By default, Pathway indexes the table with uuid indexes, except when doing a groupby/reduce where the columns used for the groupby are used to index the table.
You can reindex the table by manually choosing primary keys, using .with_id_from
:
indexed_table = pw.debug.table_from_markdown(
"""
colA | colB
10 | A
20 | B
"""
)
pw.debug.compute_and_print(indexed_table)
reindexed_table = indexed_table.with_id_from(pw.this.colB)
pw.debug.compute_and_print(reindexed_table)
[2023-12-08T16:30:33]:INFO:Preparing Pathway computation
| colA | colB
^X1MXHYY... | 10 | A
^YYY4HAB... | 20 | B
[2023-12-08T16:30:33]:INFO:Preparing Pathway computation
| colA | colB
^KHNET5G... | 10 | A
^FFN4QBS... | 20 | B
You can see that indexes have been updated.
With primary keys, the rows can now be accessed using ix_ref
:
pw.debug.compute_and_print(
indexed_table.select(new_val=reindexed_table.ix_ref("A").colA)
)
[2023-12-08T16:30:33]:INFO:Preparing Pathway computation
| new_val
^YYY4HAB... | 10
^X1MXHYY... | 10
A special case is an empty groupby
: all the entries are associated to the same group.
It is the case when you consider global statistics such as the average salary on the entire company.
In Pathway, it can be computed with a simple reduce()
.
Let's compute the sum of all the salaries in the company:
pw.debug.compute_and_print(salaries.reduce(sum_salary=pw.reducers.sum(pw.this.salary)))

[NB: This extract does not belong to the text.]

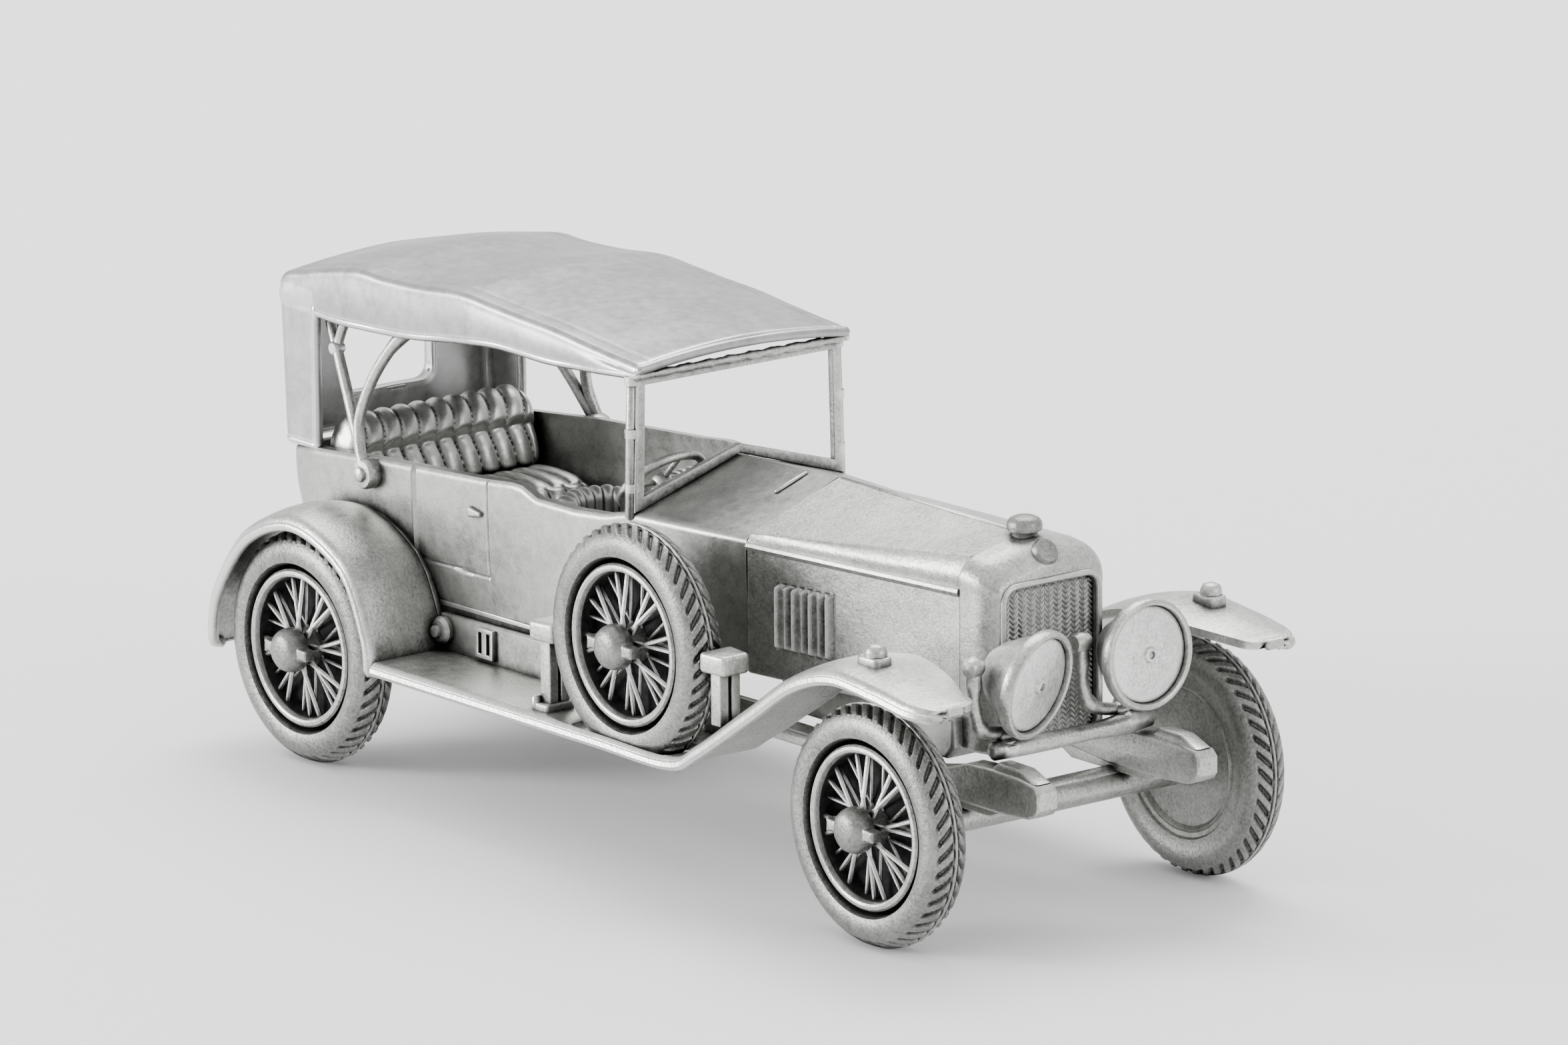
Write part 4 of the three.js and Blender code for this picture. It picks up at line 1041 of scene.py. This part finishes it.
def hood_irons(s):
    px, py, pz = IRON_PIVOT
    bow = smooth_path([(px, py + 0.35, pz), (-68.6, py - 0.1, 26.0), (-67.9, 10.6, 29.4),
                       (-66.2, 9.9, 32.4), (-64.4, 9.0, 34.5)], 6)
    stick = smooth_path([(px - 0.2, py + 0.2, pz), (-70.4, 10.5, 27.0), (-73.8, 9.3, 31.2)], 5)
    prongs = [smooth_path([(-73.8, 9.3, 31.2), (-74.8, 9.1, 32.8), (-75.3, 8.95, 34.4)], 4),
              smooth_path([(-73.8, 9.3, 31.2), (-73.3, 9.1, 32.8), (-72.3, 8.95, 34.6)], 4)]
    parts = []
    for path, radius in ((bow, 0.46), (stick, 0.45), (prongs[0], 0.4), (prongs[1], 0.4)):
        widen = (lambda t: 1.0 + 0.55 * max(0.0, t - 0.75) / 0.25) if path is bow else None
        parts.append(swept("stick", [(x, s * y, z) for x, y, z in path], radius, SANDED, 10, widen))
    disc = [(0.02, -0.8), (1.15, -0.8), (1.22, -0.55), (1.22, 0.35), (1.05, 0.6), (0.62, 0.66),
            (0.55, 0.95), (0.3, 1.08), (0.02, 1.1)]
    parts.append(turned_piece("pivot", disc, 28, (px, s * (py + 0.1), pz), (0, s, 0), SANDED, 40))
    knuckle = [(0.02, -0.5), (0.45, -0.5), (0.62, -0.25), (0.62, 0.25), (0.45, 0.5), (0.02, 0.5)]
    parts.append(turned_piece("knuckle", knuckle, 16, (-73.8, s * 9.3, 31.2), (0, s, 0), SANDED, 50))
    return merged(f"hood_sticks_{'right' if s < 0 else 'left'}", parts)


for side, s in (("right", -1), ("left", 1)):
    fitted(hood_irons(s), "car", "hood_casting", f"hood_irons_{side}")

# ------------------------------------------------------------------ seats
# The seats are cast as buttoned leather: a fat rear roll of slanting pleats over a second
# staggered row, and two front buckets whose backs wrap round with upright pleats.
LEATHER = pewter("cast_pewter_seats", (0.50, 0.50, 0.48), grain=0.3, wash_and_shade=1.0, rough=0.36, reach=0.8)
PLEAT = 1.72


def pleat(across, along, pitch, lean):
    """Height of a stuffed pleat: full in its middle, pinched in the seams and at its ends."""
    part = (across / pitch + lean * along) % 1.0
    fullness = math.sqrt(max(0.0, 1 - (2 * part - 1) ** 2))
    ends = min(1.0, math.sin(math.pi * min(max(along, 0.0), 1.0)) * 1.9) if along <= 1 else 0.0
    return fullness * (0.45 + 0.55 * ends)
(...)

[2023-12-08T16:30:33]:INFO:Preparing Pathway computation
| sum_salary
^PWSRT42... | 10700
As you can see, Pathway returns a single-row table and not the single value.
As tempting as it is, in Pathway, you cannot use the value directly and do:
nb_employees = employee_salary.reduce(pw.reducers.avg(pw.this.salary))

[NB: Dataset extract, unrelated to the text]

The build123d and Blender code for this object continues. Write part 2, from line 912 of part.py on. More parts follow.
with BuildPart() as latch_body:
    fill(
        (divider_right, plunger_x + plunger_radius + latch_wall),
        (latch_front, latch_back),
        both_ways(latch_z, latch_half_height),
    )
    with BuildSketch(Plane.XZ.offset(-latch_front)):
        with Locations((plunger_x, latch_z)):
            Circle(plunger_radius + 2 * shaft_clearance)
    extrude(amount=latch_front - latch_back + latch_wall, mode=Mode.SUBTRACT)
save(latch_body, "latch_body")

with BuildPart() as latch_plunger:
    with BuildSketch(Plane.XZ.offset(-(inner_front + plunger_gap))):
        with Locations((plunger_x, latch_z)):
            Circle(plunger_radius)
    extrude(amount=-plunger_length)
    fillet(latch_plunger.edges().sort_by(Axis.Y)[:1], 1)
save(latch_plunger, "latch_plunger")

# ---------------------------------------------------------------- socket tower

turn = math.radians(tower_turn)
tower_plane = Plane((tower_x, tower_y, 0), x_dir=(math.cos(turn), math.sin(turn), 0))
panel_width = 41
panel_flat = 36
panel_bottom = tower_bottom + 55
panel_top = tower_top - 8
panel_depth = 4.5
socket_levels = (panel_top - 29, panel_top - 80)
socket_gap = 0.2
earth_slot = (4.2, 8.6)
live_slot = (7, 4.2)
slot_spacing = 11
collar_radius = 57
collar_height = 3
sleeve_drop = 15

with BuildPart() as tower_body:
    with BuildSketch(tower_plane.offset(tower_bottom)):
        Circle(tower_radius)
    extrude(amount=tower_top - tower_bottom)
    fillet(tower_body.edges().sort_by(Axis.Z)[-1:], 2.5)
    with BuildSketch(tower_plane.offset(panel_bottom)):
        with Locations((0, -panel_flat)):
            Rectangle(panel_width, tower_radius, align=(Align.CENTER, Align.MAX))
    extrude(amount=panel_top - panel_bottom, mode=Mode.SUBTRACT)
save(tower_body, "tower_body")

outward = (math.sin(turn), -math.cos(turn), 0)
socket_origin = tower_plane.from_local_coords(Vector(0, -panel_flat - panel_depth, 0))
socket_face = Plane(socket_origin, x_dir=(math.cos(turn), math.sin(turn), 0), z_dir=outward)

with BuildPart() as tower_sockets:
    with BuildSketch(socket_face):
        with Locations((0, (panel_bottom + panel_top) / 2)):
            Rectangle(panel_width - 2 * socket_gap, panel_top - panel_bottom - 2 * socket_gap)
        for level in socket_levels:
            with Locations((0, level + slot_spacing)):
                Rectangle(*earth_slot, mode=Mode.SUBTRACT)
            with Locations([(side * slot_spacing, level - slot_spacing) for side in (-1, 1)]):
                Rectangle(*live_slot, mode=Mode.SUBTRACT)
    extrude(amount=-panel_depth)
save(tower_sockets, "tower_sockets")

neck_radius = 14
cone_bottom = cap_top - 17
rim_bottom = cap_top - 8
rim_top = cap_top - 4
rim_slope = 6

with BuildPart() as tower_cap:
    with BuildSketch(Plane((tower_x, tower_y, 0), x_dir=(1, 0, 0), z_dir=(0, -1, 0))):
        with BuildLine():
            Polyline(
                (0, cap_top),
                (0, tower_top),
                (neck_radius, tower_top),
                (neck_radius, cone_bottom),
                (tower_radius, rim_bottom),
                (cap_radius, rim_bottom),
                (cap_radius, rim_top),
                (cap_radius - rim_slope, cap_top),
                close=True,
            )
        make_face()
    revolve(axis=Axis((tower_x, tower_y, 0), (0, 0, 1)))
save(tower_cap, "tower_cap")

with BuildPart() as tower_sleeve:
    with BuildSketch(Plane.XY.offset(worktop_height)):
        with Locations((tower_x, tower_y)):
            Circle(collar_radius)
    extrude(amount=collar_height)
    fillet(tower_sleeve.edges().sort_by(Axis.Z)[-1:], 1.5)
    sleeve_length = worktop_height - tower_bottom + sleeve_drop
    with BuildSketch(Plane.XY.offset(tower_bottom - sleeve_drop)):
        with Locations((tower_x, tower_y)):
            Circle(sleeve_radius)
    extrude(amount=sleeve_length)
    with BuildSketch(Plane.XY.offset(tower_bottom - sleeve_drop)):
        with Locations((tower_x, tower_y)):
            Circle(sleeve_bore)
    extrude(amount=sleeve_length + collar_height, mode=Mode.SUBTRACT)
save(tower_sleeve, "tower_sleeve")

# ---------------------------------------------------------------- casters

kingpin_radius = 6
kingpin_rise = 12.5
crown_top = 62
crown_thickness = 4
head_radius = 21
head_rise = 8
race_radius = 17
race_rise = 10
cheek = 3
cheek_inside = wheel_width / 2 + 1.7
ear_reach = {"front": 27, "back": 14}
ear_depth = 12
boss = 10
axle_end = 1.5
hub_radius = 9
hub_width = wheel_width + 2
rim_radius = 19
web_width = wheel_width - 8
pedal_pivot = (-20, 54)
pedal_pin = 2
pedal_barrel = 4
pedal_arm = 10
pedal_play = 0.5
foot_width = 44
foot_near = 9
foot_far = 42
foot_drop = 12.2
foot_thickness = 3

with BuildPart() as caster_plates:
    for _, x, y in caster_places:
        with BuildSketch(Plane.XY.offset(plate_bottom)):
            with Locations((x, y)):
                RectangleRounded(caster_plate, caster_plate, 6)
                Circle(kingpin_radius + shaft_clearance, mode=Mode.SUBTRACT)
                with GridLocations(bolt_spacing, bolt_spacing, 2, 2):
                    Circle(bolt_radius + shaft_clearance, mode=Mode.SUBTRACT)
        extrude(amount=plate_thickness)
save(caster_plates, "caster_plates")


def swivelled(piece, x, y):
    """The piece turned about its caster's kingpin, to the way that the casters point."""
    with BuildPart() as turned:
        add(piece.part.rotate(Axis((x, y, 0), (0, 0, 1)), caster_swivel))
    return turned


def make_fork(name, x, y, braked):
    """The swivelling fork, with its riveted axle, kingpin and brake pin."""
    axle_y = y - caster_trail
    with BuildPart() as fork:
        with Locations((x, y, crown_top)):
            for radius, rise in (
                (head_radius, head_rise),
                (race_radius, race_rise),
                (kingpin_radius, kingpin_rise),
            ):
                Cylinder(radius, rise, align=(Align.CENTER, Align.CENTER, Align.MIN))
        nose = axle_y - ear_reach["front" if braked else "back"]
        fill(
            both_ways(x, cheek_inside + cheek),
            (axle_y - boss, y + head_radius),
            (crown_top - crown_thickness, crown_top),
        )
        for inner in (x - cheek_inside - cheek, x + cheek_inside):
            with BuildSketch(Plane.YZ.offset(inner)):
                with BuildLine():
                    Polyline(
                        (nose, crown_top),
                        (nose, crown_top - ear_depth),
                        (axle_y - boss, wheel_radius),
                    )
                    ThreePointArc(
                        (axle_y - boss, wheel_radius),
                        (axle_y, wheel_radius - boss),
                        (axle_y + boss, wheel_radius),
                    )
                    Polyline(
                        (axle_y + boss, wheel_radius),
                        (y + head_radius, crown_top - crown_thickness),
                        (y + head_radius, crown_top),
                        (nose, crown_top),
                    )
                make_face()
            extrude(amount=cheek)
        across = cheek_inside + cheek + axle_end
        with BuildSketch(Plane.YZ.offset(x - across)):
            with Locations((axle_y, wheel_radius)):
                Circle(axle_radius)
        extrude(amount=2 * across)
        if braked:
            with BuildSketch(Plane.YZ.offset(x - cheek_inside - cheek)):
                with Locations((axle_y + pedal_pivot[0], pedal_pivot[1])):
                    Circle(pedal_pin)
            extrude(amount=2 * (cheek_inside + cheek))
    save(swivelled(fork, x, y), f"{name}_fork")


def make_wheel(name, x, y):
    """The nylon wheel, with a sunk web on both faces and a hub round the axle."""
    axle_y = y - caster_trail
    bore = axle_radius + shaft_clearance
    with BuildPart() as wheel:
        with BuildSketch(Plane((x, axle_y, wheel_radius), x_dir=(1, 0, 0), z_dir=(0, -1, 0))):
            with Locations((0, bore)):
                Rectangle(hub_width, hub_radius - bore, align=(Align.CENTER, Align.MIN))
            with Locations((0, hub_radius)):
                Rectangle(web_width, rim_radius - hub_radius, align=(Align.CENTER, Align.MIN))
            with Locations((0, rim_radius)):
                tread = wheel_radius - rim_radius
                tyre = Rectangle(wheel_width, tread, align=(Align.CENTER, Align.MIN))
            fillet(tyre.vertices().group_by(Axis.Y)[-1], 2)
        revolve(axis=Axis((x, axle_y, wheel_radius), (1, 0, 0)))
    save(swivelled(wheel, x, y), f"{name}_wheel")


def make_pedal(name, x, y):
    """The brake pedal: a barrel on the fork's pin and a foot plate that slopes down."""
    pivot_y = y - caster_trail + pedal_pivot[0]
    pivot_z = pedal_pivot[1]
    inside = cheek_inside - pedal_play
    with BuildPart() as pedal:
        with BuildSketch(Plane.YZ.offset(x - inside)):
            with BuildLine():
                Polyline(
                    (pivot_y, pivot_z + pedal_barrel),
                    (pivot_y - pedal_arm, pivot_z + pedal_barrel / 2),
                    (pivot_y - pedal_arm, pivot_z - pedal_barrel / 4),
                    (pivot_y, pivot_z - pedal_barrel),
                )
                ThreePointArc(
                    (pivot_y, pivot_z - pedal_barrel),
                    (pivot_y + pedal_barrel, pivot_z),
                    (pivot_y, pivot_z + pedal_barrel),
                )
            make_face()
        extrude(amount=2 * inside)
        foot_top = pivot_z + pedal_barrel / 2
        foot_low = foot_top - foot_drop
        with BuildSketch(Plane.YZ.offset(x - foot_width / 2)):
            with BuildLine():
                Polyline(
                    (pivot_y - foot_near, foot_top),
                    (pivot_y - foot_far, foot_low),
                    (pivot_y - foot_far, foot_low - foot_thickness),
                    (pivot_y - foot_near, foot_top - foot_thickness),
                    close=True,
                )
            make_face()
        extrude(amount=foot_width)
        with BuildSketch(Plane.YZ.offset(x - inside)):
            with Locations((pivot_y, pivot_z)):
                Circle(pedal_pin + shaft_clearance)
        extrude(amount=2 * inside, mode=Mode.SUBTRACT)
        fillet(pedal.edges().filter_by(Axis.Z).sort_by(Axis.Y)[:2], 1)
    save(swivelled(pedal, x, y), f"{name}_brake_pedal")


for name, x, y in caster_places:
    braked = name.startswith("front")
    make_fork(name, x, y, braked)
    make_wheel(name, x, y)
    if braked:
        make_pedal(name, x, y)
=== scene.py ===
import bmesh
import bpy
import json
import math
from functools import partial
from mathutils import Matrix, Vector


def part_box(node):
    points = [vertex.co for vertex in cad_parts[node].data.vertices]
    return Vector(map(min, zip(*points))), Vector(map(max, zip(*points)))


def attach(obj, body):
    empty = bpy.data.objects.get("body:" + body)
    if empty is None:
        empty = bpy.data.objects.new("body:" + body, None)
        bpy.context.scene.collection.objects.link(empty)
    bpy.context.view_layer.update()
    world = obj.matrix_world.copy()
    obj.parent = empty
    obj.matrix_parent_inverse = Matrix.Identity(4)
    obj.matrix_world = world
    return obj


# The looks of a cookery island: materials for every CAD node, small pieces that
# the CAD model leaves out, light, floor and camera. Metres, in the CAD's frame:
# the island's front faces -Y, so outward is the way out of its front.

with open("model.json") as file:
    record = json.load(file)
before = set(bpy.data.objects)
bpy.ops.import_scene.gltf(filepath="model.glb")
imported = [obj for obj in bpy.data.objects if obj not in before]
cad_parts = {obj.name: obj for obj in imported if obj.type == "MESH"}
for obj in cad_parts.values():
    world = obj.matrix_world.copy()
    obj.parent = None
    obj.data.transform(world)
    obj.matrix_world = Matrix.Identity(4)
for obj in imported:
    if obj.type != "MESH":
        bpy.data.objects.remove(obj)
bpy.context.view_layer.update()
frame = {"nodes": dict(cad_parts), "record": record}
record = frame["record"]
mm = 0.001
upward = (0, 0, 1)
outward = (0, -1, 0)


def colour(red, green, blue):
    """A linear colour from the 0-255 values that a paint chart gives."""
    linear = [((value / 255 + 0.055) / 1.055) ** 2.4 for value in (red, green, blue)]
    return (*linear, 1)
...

In Pathway, you cannot obtain the value as an int or a float as you could in SQL: you need to use .ix_ref()
In Pathway, we access the value of a single-row table using singlerowtable.ix_ref()
.
As previously, .ix_ref()
access the entire (single) row so you still need to specify the column.
You access the average with average_table.ix_ref().average_salary
.
Let's see how it goes:
global_statistics = salaries.reduce(average_salary=pw.reducers.avg(pw.this.salary))

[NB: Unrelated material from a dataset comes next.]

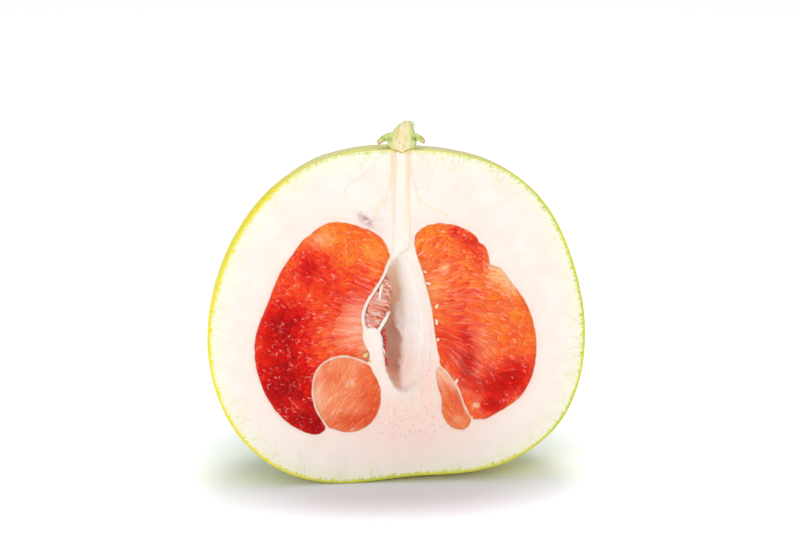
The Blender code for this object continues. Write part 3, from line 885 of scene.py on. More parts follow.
STRANDS = (
    (0.75, ((-5.0, 116.2), (-6.6, 115.6), (-8.5, 113.9))),
    (0.70, ((-7.8, 112.6), (-9.2, 111.8), (-10.6, 110.5))),
    (0.42, ((-15.6, 108.9), (-16.4, 108.7), (-17.1, 108.2))),
    (0.36, ((-20.2, 109.1), (-21.6, 109.0), (-23.2, 108.5))),
    (0.60, ((9.3, 115.0), (11.2, 114.6), (13.3, 113.3))),
    (0.45, ((13.6, 113.0), (16.5, 111.9), (19.8, 110.1))),
    (0.38, ((20.4, 108.4), (22, 107.9), (23.8, 106.8))),
    (0.30, ((14.4, 108.7), (16, 108.6), (17.6, 108.2))),
    (0.34, ((10.2, 40.0), (8.9, 37.0), (8.3, 34.0), (8.6, 30.5))),
    (0.32, ((1.3, 34.8), (1.1, 32), (1.6, 30), (1.4, 27.5))),
    (0.34, ((5.6, 36), (5.2, 33), (5.7, 29.5))),
    (0.30, ((-2.1, 34.2), (-2.7, 30), (-2.3, 25.2))),
    (0.30, ((13.4, 43.0), (14.6, 39.0), (15.2, 34.5), (15.6, 30.5))),
    (0.26, ((-9.3, 49.3), (-8.0, 46.8), (-6.8, 44.2))),
)
VEIN_COUNT = 90


def smooth_path(points, step=0.8):
    """A curve through points (Catmull-Rom), sampled about every step."""
    points = np.array(points, float)
    ends = np.vstack([2 * points[0] - points[1], points, 2 * points[-1] - points[-2]])
    path = []
    for before, start, end, after in zip(ends, ends[1:], ends[2:], ends[3:]):
        count = max(2, int(np.linalg.norm(end - start) / step))
        for t in np.arange(count) / count:
            path.append(0.5 * (2 * start + (end - before) * t
                               + (2 * before - 5 * start + 4 * end - after) * t ** 2
                               + (3 * start - before - 3 * end + after) * t ** 3))
    path.append(points[-1])
    return np.array(path)


def line_shape(points, half_width, depth, blunt, flat=1.0):
    """A thin raised line that tapers at both ends, half sunk in the cut face."""
    path = smooth_path(points)
    share = np.linspace(0, 1, len(path))
    radii = half_width * (blunt + (1 - blunt) * np.sin(math.pi * share) ** 0.5)
    return tube(as_3d(path, depth), radii * (1 + 0.15 * noise_at(path, 1.5)), 8, flat)


def line_beside(loop, low, high):
    """Points just outside the left side of a segment, from one height to another."""
    edge = grown(loop, 0.45)
    beside = edge[(edge[:, 0] < loop[:, 0].mean()) & (edge[:, 1] > low) & (edge[:, 1] < high)]
    return beside[np.argsort(beside[:, 1])][::6]


def wandering_veins(rim, holes):
    """Fine yellowish veins that wander inwards from the rim."""
    shapes = []
    inward = unit(rim.mean(axis=0) - rim)
    for index in random.choice(len(rim), VEIN_COUNT, replace=False):
        heading = math.atan2(inward[index, 1], inward[index, 0]) + random.uniform(-0.7, 0.7)
        path = [rim[index] + inward[index] * random.uniform(1.5, 3.5)]
        for _ in range(random.integers(4, 11)):
            heading += random.uniform(-0.55, 0.55)
            path.append(path[-1] + np.array([math.cos(heading), math.sin(heading)]) * 1.3)
        path = np.array(path)
        free = inside(path, grown(rim, -1.2)).all()
        if free and not any(inside(path, grown(hole, 1)).any() for hole in holes):
            shapes.append(tube(as_3d(path, 0.1), np.linspace(0.15, 0.06, len(path)), 5))
    return shapes


def make_lines(rim, loops, hollow):
    make_joined("pomelo_column_lines",
                [line_shape(points, width, 0.16, 0.8) for width, points in COLUMN_LINES],
                plain_material("vein", (0.94, 0.76, 0.52), 0.55, 0.08))
    strands = [line_shape(points, width, 0.1, 0.5, 0.28) for width, points in STRANDS]
    strands.append(line_shape(line_beside(loops["pulp_right"], 58, 92), 0.24, 0.16, 0.6))
    make_joined("pomelo_strands", strands, plain_material("strand", (0.95, 0.81, 0.60), 0.5, 0.06))
    make_joined("pomelo_fine_veins",
                wandering_veins(rim, list(loops.values()) + [hollow.opening]),
                plain_material("fine_vein", (0.93, 0.84, 0.50), 0.6, 0.1))


# ---------------------------------------------------------------- the pulp

SAC_STEP = 0.29
PULP_DEPTH = 0.95
PULP_EDGE_DEPTH = 0.12
PULP_THICKNESS = 3.0
# Where the painted light comes from, and across which way most painted wet strokes lie.
LIGHT_TURN = math.radians(125)
GLINT_TURN = math.radians(212)
SAC_MM = (0.8, 2.6)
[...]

pw.debug.compute_and_print(global_statistics)
global_statistics = global_statistics.cast_to_types(average_salary=int)
results = (
salaries.filter(pw.this.salary >= global_statistics.ix_ref().average_salary)
).reduce(count=pw.reducers.count())
pw.debug.compute_and_print(results)
[2023-12-08T16:30:33]:INFO:Preparing Pathway computation
| average_salary
^PWSRT42... | 2140.0
[2023-12-08T16:30:33]:INFO:Preparing Pathway computation
| count
^PWSRT42... | 2
That's it!
You now have the number of employees with a higher salary than average, also contained in a single-row table.
ix_ref()
can be used to copy the value in all the rows of the table:
salaries_with_average = salaries.select(
*pw.this, global_statistics.ix_ref().average_salary
)
pw.debug.compute_and_print(salaries_with_average)
[2023-12-08T16:30:33]:INFO:Preparing Pathway computation
| salary | department | average_salary
^X1MXHYY... | 1800 | Sales | 2140
^3HN31E1... | 1900 | Finance | 2140
^YYY4HAB... | 2000 | Finance | 2140
^Z3QWT29... | 2300 | Sales | 2140
^3CZ78B4... | 2700 | Finance | 2140
With Pathway's SQL API, you can directly query tables using SQL queries:
sql_result = pw.sql(
"SELECT COUNT(*) AS count FROM salaries WHERE salary > (SELECT AVG(salary) FROM salaries)",
salaries=salaries,
)
pw.debug.compute_and_print(sql_result)
[2023-12-08T16:30:34]:INFO:Preparing Pathway computation
| count
^PWSRT42... | 2
Be careful when using the SQL API: it only supports subqueries on single-row tables. This subquery usage is an exception, and we strongly encourage you to use the Python syntax as much as possible!